__Task objective__: Single out the lines of the material that contain "names" and copy them.

__Supplied information__:
***
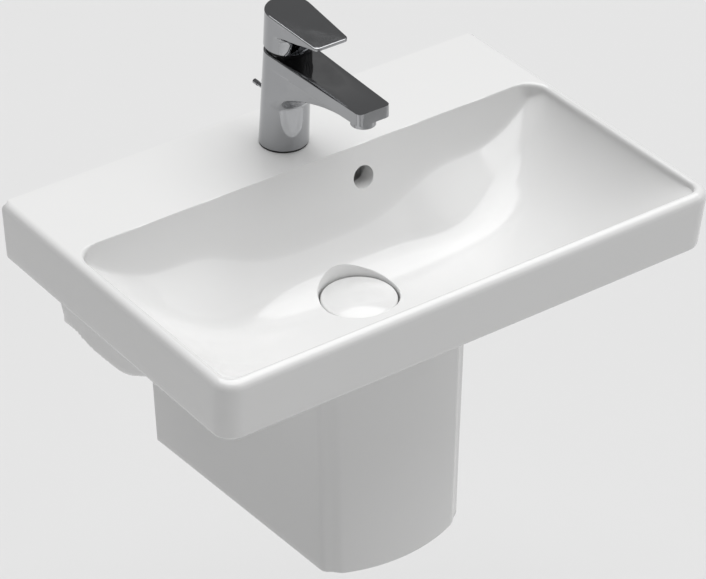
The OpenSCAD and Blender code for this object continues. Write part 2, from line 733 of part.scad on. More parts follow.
// ---------------------------------------------------------------- waste
module plug_cover() {
  dome_rise = 4;
  r = cover_d / 2;
  sphere_r = (r * r + dome_rise * dome_rise) / (2 * dome_rise);
  color("white") at_waste() translate([0, 0, cover_low]) rotate_extrude($fn = 96) intersection() {
    square([r, 2 * dome_rise]);
    translate([0, 2 * dome_rise - sphere_r]) circle(r = sphere_r, $fn = 720);
  }
}
module plug_stem() {
  eye_z = ball_z - inner_arm * sin(rod_tilt);
  color("silver") at_waste() difference() {
    union() {
      bar_z(20, cover_low - 2.4, cover_low);
      bar_z(stem_r, eye_z + 5, cover_low - 2);
      box(-6, 6, -3, 3, eye_z - 7, eye_z + 6);
    }
    translate([0, 0, eye_z]) bar_y(3.6, -4, 4);
  }
}
module plug_seal() { color("dimgray") at_waste() ring_z(20, 8, cover_low - 4.2, cover_low - 2.4); }
flange_low = -recess_depth + gasket_top_t;
module waste_body() {
  color("silver") at_waste() difference() {
    union() {
      bar_z(flange_r, flange_low, flange_low + flange_t);
      bar_z(body_r, body_end, flange_low + 1);
    }
    bar_z(pipe_r + fit_gap, body_end - eps, body_end + 16);
    difference() {
      bar_z(pipe_r + 1, body_end + 14, flange_low + flange_t + eps);
      difference() {
        union() {
          box(-pipe_r - 2, pipe_r + 2, -1.5, 1.5, boss_z - 4, boss_z + 4);
          bar_z(stem_r + 3, boss_z - 4, boss_z + 4);
        }
        bar_z(stem_r + 0.1, boss_z - 6, boss_z + 6);
      }
    }
    bar_z(pipe_r - 1, body_end - eps, body_end + 18);
    for (a = [45:90:315]) rotate([0, 0, a]) box(pipe_r - 2, body_r + eps, -5, 5, duct_z - 6, duct_z + 6);
  }
}
module waste_gasket_top() { color("black") at_waste() ring_z(flange_r - 1, waste_hole_r, -recess_depth, flange_low); }
module waste_gasket_bottom() { color("black") at_waste() ring_z(32, body_r + 0.1, boss_z - 5, boss_z); }
module waste_washer() { color("gainsboro") at_waste() ring_z(32, body_r + 0.1, boss_z - 7, boss_z - 5); }
module waste_nut() {
  color("goldenrod") at_waste() difference() {
    translate([0, 0, boss_z - 15]) cylinder(h = 8, r = 30, $fn = 8);
    bar_z(body_r + fit_gap, boss_z - 16, boss_z - 6);
  }
}
module waste_tail() {
  color("silver") at_waste() difference() {
    union() {
      bar_z(pipe_r, tail_end, body_end + 15.5);
      translate([0, 0, ball_z]) bar_y(11, 0, inner_arm);
    }
    bar_z(pipe_r - 2, tail_end - eps, body_end + 16);
    translate([0, 0, ball_z]) {
      bar_y(5, 0, inner_arm);
      bar_y(ball_r + fit_gap, inner_arm - 10, inner_arm + eps);
    }
  }
}
module ball_seal() {
  color("black") at_waste() translate([0, 0, ball_z]) ring_y(ball_r - fit_gap, 4.8, inner_arm - 10, inner_arm - 7.4);
}
module ball_nut() {
  color("silver") at_waste() translate([0, 0, ball_z]) difference() {
    bar_y(14, inner_arm - 6, inner_arm + 10);
    bar_y(11 + fit_gap, inner_arm - 7, inner_arm);
    translate([0, inner_arm, 0]) sphere(r = ball_r + fit_gap);
    bar_y(5, inner_arm + 5, inner_arm + 12);
  }
}

// ---------------------------------------------------------------- bottle trap
module trap_inlet_nut() {
  color("silver") at_waste() difference() {
    bar_z(nut_r, trap_neck_top - 15, trap_neck_top + 7);
    bar_z(trap_neck_r + fit_gap, trap_neck_top - 16, trap_neck_top + 4.2);
    bar_z(pipe_r + seat_gap, trap_neck_top, trap_neck_top + 8);
  }
}
module trap_inlet_washer() {
  color("black") at_waste() ring_z(trap_neck_r - 0.2, pipe_r + fit_gap, trap_neck_top, trap_neck_top + 4);
}
module trap_body() {
  branch_z = -outlet_drop;
  color("silver") at_waste() difference() {
    union() {
      bar_z(trap_r, cup_rim, trap_top);
      bar_z(trap_neck_r, trap_top - 2, trap_neck_top);
      translate([0, 0, branch_z]) bar_y(trap_neck_r - 0.5, 0, trap_r + 20);
    }
    bar_z(trap_bore_r, cup_rim - eps, trap_top - 4);
    bar_z(pipe_r + fit_gap, tail_end - 3, trap_neck_top + eps);
    bar_z(pipe_r - 1, trap_top - 5, tail_end);
    translate([0, 0, branch_z]) bar_y(pipe_r + fit_gap, trap_r, trap_r + 21);
    translate([0, 0, branch_z]) bar_y(pipe_r - 2, 0, trap_r + 1);
  }
}
module trap_dip_tube() {
  color("silver") at_waste() ring_z(pipe_r - 1.1, pipe_r - 2.6, cup_bottom + 14, trap_top + 5);
}
module trap_cup_seal() { color("black") at_waste() ring_z(trap_r, trap_bore_r + 0.5, cup_rim - 2.5, cup_rim); }
module trap_cup() {
  color("silver") at_waste() difference() {
    union() {
      bar_z(trap_r + 3.5, cup_rim - 8, cup_rim + 7);
      bar_z(trap_r, cup_bottom + 6, cup_rim);
      translate([0, 0, cup_bottom + 6]) rotate_extrude() intersection() {
        translate([trap_r - 6, 0]) circle(r = 6);
        translate([0, -6]) square([trap_r, 6]);
      }
      bar_z(trap_r - 6, cup_bottom, cup_bottom + 7);
    }
    bar_z(trap_r + fit_gap, cup_rim - 2.5, cup_rim + 8);
    bar_z(trap_bore_r, cup_bottom + 3.5, cup_rim);
  }
}
module trap_outlet_nut() {
  y0 = -waste_setback + trap_r + 20;
  color("silver") at_rim() translate([0, 0, -outlet_drop]) difference() {
    bar_y(nut_r - 1, y0 - 13, y0 + 7);
    bar_y(trap_neck_r - 0.5 + fit_gap, y0 - 14, y0 + 4.2);
    bar_y(pipe_r + seat_gap, y0, y0 + 8);
  }
}
module trap_outlet_washer() {
  y0 = -waste_setback + trap_r + 20;
  color("black") at_rim() translate([0, 0, -outlet_drop])
    ring_y(trap_neck_r - 0.7, pipe_r + fit_gap, y0, y0 + 4);
}
module outlet_pipe() {
  color("silver") at_rim() translate([0, 0, -outlet_drop]) difference() {
    union() {
      bar_y(pipe_r, outlet_tail - spigot_len, outlet_tail);
      bar_y(pipe_r - 0.2, -waste_setback + trap_r + 4, outlet_tail - spigot_len + 1);
    }
    bar_y(pipe_r - 1.8, -waste_setback + trap_r + 3, outlet_tail + eps);
  }
}
// Domed wall rosette
module rosette(r, bore, depth) {
  sphere_r = (r * r + depth * depth) / (2 * depth);
  difference() {
    intersection() {
      bar_y(r, -depth, 0);
      translate([0, sphere_r - depth, 0]) sphere(r = sphere_r, $fn = 96);
    }
    bar_y(bore, -depth - eps, eps);
    translate([0, sphere_r - depth + 1.5, 0]) sphere(r = sphere_r, $fn = 96);
  }
}
module outlet_rosette() {
  color("silver") at_rim() translate([0, 0, -outlet_drop]) rosette(35, pipe_r + seat_gap, 13);
}

// ---------------------------------------------------------------- stop valves
module valve(side) {
  color("silver") at_valve(side) difference() {
    union() {
      bar_y(thread_r, -1, thread_len);
      bar_y(valve_r, valve_y - 14, 0);
      translate([0, valve_y, 0]) bar_z(9, 0, 22);
      bar_y(9, valve_y - 20, valve_y - 14);
    }
    translate([0, valve_y, 0]) bar_z(tail_r + fit_gap, 14, 23);
    translate([0, valve_y, 0]) bar_z(3, 0, 15);
    bar_y(6, valve_y, thread_len + eps);
    bar_y(4 + fit_gap, valve_y - 21, valve_y - 8);
  }
}
module valve_hot() { valve(-1); }
module valve_cold() { valve(1); }
module valve_handle(side) {
  color("silver") at_valve(side) {
    bar_y(4, valve_y - 24, valve_y - 10);
    difference() {
      bar_y(15, valve_y - 38, valve_y - 20.4);
      for (a = [0:45:315]) rotate([0, a, 0]) translate([17.5, 0, 0]) bar_y(4, valve_y - 39, valve_y - 22);
    }
  }
}
module valve_handle_hot() { valve_handle(-1); }
module valve_handle_cold() { valve_handle(1); }
module valve_nuts() {
  color("silver") for (side = [-1, 1]) at_valve(side) translate([0, valve_y, 0]) difference() {
    translate([0, 0, 16]) cylinder(h = 14, r = 12, $fn = 6);
    bar_z(9 + fit_gap, 15, 22.4);
    bar_z(tail_r + fit_gap, 16, 31);
  }
}
module valve_rosettes() {
  color("silver") for (side = [-1, 1]) at_valve(side) rosette(27, valve_r + 0.1, 9);
}

basin();
half_pedestal();
tap_body();
tap_gasket();
gap_ring();
cartridge_body();
disc_lower();
disc_upper();
cartridge_rotor();
pivot_pin();
cartridge_stem();
cartridge_nut();
lever_handle();
grub_screw();
screw_cover();
aerator_housing();
aerator_insert();
aerator_seal();
tap_stud();
clamp_seal();
clamp_plate();
clamp_nut();
tail_hot();
tail_cold();
lift_rod();
lift_knob();
strap();
strap_screw();
spring_clip();
plug_cover();
plug_stem();
plug_seal();
waste_body();
waste_gasket_top();
waste_gasket_bottom();
waste_washer();
waste_nut();
waste_tail();
ball_rod();
ball_seal();
ball_nut();
trap_inlet_nut();
trap_inlet_washer();
trap_body();
trap_dip_tube();
trap_cup_seal();
trap_cup();
trap_outlet_nut();
trap_outlet_washer();
outlet_pipe();
outlet_rosette();
valve_hot();
valve_cold();
valve_handle_hot();
valve_handle_cold();
valve_nuts();
valve_rosettes();
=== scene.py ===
"""Wall-hung washbasin with a half pedestal: glazed ceramic, chrome tap and fittings, round the frame."""
import json
import math

import bmesh
import bpy
import numpy as np
from mathutils import Matrix, Vector


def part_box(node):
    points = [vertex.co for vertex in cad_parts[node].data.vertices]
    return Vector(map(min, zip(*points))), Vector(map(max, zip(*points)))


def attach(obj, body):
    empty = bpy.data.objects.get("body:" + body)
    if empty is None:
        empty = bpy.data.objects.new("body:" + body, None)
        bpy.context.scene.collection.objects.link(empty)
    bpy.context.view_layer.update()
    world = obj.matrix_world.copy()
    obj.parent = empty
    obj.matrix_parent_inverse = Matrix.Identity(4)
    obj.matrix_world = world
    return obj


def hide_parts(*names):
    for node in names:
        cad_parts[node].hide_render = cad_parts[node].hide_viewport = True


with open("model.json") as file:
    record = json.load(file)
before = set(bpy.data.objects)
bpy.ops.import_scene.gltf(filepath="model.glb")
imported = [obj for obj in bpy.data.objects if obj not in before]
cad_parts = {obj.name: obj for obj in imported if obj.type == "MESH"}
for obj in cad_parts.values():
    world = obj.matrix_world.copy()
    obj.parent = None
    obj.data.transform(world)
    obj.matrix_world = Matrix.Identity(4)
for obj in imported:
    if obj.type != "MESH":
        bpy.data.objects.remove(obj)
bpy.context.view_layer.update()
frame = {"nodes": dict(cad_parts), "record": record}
nodes = frame["nodes"]
MM = 0.001

# ---------------------------------------------------------------- sizes from the frame, in millimetres
def node_box(name):
    low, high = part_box(name)
    return np.array(low) / MM, np.array(high) / MM


def centre(name):
    low, high = node_box(name)
    return (low + high) / 2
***
__Answer to this exercise__:
def hide_parts(*names):
    for node in names:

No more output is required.